Never done it but I look at it this way: First, my bag is the most valuable thing I'm carrying (from a pure value perspective. I would be even more upset about getting the credit cards shut off quickly, replacing IDs and all that stuff). Please! Take my cash but let me keep the bag!
Second, I figure that I'm much more likely to attract experienced thieves once I'm carrying around that nice Chanel bag containing my (now cash-poor
) wallet than I am if I stuck to cheap bags and carry around thousands in cash. I'm more careful about how I dress and what bags I carry than I am about how much cash I'm carrying when it comes to concerns about theft. I exercise my street smarts and make sure that my clothes and accessories don't make me an attractive "mark", more likely to be carrying a big fat wallet than the person with the messy hair, faded sweatpants and the dirty, 20-year-old Clinique gift-with-purchase totebag.
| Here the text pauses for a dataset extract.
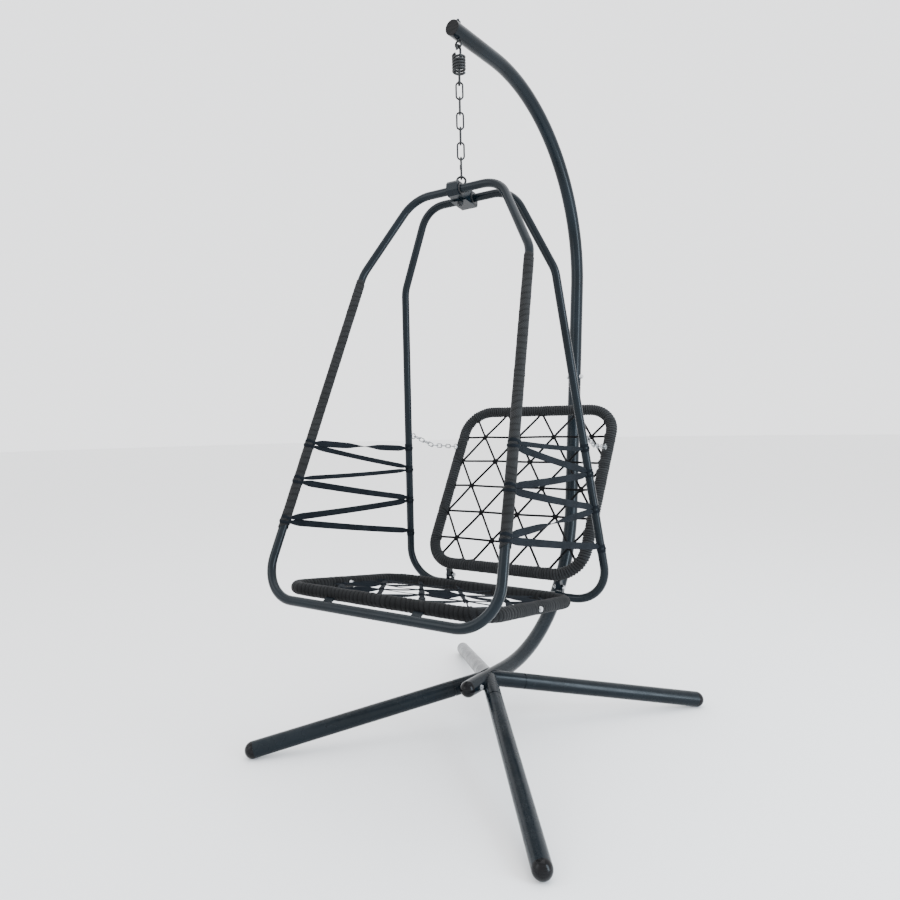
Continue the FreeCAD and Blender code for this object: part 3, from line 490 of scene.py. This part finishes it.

Not that I advocate carrying around large quantities of cash (which I don't, not because of theft concerns but because I spend it so fast!) but I don't spend a lot of time sweating over it when I do. The people who really shouldn't carry around a lot of cash are the ones who end up clutching their bags tightly to their chests and looking fearfully at everyone around them in ways that scream, "I've got stuff worth stealing in my bag and I'm scared!" Easy mark.
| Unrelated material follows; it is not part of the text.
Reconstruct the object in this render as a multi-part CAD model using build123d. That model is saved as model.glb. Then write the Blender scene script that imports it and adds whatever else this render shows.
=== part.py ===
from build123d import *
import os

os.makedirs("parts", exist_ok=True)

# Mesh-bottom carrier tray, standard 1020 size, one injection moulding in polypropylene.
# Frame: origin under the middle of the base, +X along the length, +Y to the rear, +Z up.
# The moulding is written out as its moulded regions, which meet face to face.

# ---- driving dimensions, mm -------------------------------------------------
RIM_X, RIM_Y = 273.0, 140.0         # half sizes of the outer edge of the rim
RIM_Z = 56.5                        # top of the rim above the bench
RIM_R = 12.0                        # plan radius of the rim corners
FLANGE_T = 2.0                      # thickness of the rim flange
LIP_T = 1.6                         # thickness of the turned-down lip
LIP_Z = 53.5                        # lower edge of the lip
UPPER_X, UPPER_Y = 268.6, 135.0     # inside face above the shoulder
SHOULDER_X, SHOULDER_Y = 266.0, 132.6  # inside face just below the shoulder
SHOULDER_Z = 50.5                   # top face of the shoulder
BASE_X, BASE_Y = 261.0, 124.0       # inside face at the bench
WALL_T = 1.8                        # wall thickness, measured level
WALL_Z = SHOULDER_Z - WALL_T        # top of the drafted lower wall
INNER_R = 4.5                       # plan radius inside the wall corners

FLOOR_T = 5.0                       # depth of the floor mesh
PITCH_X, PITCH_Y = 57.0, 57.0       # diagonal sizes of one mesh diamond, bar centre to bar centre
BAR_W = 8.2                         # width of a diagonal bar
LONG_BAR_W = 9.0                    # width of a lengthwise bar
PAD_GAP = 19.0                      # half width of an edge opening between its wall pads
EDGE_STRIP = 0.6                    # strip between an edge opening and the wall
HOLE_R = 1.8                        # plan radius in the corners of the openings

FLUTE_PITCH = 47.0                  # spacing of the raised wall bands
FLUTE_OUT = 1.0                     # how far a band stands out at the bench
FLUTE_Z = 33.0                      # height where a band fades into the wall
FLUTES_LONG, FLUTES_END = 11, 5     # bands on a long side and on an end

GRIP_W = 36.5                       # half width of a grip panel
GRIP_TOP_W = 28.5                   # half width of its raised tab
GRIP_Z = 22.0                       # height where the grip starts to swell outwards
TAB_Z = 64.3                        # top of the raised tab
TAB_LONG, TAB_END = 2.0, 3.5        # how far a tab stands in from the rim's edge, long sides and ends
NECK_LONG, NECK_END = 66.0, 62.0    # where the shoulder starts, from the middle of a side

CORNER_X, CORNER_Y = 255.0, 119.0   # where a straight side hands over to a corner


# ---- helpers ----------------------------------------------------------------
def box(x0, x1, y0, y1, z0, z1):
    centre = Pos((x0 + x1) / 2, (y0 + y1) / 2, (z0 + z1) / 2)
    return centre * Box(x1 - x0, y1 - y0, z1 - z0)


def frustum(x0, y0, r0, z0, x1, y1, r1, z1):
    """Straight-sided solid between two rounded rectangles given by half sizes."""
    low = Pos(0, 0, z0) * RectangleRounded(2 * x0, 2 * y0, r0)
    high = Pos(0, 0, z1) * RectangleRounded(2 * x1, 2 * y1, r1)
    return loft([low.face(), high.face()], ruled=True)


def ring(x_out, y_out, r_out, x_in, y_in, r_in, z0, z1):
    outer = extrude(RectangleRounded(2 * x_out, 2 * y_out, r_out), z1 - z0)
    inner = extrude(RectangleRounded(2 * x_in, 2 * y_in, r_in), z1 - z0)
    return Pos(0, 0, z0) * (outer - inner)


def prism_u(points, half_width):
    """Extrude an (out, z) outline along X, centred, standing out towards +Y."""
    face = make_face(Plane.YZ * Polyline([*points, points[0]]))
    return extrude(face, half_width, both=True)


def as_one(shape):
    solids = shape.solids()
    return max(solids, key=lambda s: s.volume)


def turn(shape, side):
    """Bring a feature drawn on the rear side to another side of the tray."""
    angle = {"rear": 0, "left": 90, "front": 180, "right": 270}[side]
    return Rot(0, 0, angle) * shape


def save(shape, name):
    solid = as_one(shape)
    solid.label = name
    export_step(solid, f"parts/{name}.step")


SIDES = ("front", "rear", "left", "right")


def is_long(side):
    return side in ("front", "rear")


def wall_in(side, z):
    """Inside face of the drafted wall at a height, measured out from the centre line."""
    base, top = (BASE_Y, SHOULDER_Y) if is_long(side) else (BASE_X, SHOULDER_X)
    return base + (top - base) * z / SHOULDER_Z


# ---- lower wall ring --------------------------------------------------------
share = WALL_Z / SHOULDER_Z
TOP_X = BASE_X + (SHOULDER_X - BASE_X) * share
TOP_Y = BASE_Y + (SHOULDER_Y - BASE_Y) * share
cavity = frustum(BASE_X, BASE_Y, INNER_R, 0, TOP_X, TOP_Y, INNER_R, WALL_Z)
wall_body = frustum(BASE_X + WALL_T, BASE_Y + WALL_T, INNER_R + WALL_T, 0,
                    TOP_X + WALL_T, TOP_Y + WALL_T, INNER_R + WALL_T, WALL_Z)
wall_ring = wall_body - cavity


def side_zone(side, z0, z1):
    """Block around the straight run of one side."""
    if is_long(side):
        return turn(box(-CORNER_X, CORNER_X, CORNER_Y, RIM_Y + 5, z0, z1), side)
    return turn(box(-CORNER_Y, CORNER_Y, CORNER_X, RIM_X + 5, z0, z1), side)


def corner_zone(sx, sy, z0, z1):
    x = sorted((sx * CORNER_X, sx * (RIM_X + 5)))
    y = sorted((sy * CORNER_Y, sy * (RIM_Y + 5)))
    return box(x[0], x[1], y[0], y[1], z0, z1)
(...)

BTW, you could just call your bank and find out how to stop those freezes. I threatened to shut off one of my credit cards because every time I tried to buy something over $500, they would decline it to "protect me" and it was torture to get my identity verified and get the charge through. It would take at least 15 minutes to reach an actual person at the credit card company. It's humiliating to have a card declined in public and I don't deserve that since I pay most cards to zero balance well before the due dates. I would MUCH prefer that they send a "check ID to verify" message to the sales associate over an abrupt "CHARGE DECLINED" message with no further instructions on what to do about it. I don't need for them to "protect me" from myself. If they really want to protect everyone efficiently, they can just require that the store check ID for every purchase over a certain dollar amount and be done with it. The reason I got credit cards is to protect MYSELF from having to carry around a bunch of cash at all times and I shouldn't have to go back to carrying a Chanel bag's worth of cash just in case my card issuer decides to "protect me". I told them that the next time the card was declined to "protect me" without some way to directly connect to someone who could override the protection, I was canceling the card and my husband would be canceling his, as well. It hasn't happened to me since. Once, the SA got some message to call the card issuer. They asked her to verify my ID, approved the purchase and that's just fine with me!